→ Record list:
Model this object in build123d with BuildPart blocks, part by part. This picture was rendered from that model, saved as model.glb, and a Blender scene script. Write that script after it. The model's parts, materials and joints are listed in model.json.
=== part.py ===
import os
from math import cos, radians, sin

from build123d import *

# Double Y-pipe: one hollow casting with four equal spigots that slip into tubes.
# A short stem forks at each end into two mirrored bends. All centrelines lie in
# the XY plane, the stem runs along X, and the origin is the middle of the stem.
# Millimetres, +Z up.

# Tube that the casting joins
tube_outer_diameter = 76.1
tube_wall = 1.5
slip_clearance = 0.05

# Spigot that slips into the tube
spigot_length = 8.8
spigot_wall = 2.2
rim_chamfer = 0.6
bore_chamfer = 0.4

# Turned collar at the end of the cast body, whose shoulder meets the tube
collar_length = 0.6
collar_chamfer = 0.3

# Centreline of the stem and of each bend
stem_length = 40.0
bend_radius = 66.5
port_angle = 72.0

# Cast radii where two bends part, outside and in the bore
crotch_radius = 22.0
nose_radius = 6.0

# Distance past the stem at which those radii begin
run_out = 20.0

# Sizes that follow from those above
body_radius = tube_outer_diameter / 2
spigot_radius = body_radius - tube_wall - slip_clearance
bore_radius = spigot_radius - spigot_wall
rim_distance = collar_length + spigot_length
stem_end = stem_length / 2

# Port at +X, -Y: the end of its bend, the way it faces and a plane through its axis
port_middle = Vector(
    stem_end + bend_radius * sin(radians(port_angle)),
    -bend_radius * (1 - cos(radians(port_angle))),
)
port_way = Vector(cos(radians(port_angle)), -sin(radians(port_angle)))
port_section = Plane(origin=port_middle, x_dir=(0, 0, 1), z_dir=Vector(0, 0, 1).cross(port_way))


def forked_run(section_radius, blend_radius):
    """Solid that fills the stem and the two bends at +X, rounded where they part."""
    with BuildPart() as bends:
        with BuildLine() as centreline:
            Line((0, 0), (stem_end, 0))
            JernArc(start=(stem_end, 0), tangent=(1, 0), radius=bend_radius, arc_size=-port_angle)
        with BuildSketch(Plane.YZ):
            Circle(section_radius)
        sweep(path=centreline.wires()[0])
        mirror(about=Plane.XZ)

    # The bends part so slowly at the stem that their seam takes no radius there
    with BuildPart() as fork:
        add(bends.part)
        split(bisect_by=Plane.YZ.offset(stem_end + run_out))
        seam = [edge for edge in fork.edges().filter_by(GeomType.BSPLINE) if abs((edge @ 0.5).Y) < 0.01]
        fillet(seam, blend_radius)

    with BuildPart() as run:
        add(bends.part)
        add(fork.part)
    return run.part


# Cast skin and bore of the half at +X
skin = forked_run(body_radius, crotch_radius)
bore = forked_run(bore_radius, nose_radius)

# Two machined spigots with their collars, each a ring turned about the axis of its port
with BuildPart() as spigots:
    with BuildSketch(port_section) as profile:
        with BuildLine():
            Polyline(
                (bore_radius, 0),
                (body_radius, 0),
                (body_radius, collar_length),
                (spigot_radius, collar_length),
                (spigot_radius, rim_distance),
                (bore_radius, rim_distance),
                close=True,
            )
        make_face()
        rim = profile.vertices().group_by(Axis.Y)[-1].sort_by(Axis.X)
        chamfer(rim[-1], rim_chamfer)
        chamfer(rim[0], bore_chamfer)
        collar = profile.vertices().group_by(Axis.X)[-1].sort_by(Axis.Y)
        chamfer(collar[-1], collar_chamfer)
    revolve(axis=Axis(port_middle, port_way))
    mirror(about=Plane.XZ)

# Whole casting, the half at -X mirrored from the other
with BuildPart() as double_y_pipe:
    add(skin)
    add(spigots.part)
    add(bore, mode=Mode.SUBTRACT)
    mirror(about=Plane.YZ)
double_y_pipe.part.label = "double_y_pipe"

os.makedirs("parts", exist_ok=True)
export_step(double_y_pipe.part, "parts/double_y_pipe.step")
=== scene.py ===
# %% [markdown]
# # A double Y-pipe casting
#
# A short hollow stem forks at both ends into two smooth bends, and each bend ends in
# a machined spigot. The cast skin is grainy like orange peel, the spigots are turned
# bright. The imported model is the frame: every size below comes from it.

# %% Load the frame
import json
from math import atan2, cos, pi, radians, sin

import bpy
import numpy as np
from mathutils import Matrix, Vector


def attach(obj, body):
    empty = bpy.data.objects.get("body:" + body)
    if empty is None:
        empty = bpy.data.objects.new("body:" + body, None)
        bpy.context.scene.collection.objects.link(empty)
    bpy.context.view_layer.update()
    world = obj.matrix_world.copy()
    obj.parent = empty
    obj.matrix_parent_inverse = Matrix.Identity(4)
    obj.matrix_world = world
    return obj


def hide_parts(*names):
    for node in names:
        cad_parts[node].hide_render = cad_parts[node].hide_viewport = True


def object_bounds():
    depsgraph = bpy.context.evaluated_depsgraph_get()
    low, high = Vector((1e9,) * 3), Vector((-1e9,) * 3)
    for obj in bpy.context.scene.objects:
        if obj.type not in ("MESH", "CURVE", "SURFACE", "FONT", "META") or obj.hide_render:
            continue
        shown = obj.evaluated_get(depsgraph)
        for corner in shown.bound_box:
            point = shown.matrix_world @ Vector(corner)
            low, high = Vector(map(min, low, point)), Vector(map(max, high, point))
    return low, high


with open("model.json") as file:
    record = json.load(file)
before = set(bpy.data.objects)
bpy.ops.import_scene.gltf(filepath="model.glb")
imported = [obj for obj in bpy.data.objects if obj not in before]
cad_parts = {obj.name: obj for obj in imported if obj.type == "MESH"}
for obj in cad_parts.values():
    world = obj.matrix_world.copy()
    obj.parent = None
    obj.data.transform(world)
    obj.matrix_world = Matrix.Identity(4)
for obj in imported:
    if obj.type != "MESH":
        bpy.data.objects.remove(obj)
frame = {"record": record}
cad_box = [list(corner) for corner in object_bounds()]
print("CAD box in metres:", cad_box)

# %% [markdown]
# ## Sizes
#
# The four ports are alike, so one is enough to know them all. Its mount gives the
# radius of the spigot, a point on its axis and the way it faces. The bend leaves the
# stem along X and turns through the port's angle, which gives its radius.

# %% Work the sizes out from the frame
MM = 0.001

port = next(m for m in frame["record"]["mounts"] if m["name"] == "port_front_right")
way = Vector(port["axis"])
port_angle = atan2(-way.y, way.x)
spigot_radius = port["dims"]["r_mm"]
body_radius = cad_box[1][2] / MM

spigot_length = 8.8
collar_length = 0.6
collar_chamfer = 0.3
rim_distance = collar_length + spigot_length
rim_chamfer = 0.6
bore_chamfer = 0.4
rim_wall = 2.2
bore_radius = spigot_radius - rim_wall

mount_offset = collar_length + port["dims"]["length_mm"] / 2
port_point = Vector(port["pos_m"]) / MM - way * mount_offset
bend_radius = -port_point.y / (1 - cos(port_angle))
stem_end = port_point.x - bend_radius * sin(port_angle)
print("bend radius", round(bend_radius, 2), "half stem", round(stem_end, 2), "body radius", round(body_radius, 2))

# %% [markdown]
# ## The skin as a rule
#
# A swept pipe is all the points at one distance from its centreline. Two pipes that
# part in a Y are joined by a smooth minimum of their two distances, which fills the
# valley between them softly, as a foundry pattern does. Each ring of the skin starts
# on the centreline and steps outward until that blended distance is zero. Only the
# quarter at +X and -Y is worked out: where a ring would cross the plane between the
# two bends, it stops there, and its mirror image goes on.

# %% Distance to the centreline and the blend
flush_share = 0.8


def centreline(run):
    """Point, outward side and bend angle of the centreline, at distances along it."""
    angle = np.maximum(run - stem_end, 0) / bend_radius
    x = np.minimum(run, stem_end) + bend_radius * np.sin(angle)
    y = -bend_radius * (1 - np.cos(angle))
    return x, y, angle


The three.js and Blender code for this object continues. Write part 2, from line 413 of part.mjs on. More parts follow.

→ Exercise task:
Transcribe nothing but the lines from the line with "# Two machined" through the line with "cad_parts[node].hide_render = cad_parts[node].hide_viewport", reproducing each exactly.

→ The answer:
# Two machined spigots with their collars, each a ring turned about the axis of its port
with BuildPart() as spigots:
    with BuildSketch(port_section) as profile:
        with BuildLine():
            Polyline(
                (bore_radius, 0),
                (body_radius, 0),
                (body_radius, collar_length),
                (spigot_radius, collar_length),
                (spigot_radius, rim_distance),
                (bore_radius, rim_distance),
                close=True,
            )
        make_face()
        rim = profile.vertices().group_by(Axis.Y)[-1].sort_by(Axis.X)
        chamfer(rim[-1], rim_chamfer)
        chamfer(rim[0], bore_chamfer)
        collar = profile.vertices().group_by(Axis.X)[-1].sort_by(Axis.Y)
        chamfer(collar[-1], collar_chamfer)
    revolve(axis=Axis(port_middle, port_way))
    mirror(about=Plane.XZ)

# Whole casting, the half at -X mirrored from the other
with BuildPart() as double_y_pipe:
    add(skin)
    add(spigots.part)
    add(bore, mode=Mode.SUBTRACT)
    mirror(about=Plane.YZ)
double_y_pipe.part.label = "double_y_pipe"

os.makedirs("parts", exist_ok=True)
export_step(double_y_pipe.part, "parts/double_y_pipe.step")
=== scene.py ===
# %% [markdown]
# # A double Y-pipe casting
#
# A short hollow stem forks at both ends into two smooth bends, and each bend ends in
# a machined spigot. The cast skin is grainy like orange peel, the spigots are turned
# bright. The imported model is the frame: every size below comes from it.

# %% Load the frame
import json
from math import atan2, cos, pi, radians, sin

import bpy
import numpy as np
from mathutils import Matrix, Vector


def attach(obj, body):
    empty = bpy.data.objects.get("body:" + body)
    if empty is None:
        empty = bpy.data.objects.new("body:" + body, None)
        bpy.context.scene.collection.objects.link(empty)
    bpy.context.view_layer.update()
    world = obj.matrix_world.copy()
    obj.parent = empty
    obj.matrix_parent_inverse = Matrix.Identity(4)
    obj.matrix_world = world
    return obj


def hide_parts(*names):
    for node in names:
        cad_parts[node].hide_render = cad_parts[node].hide_viewport = True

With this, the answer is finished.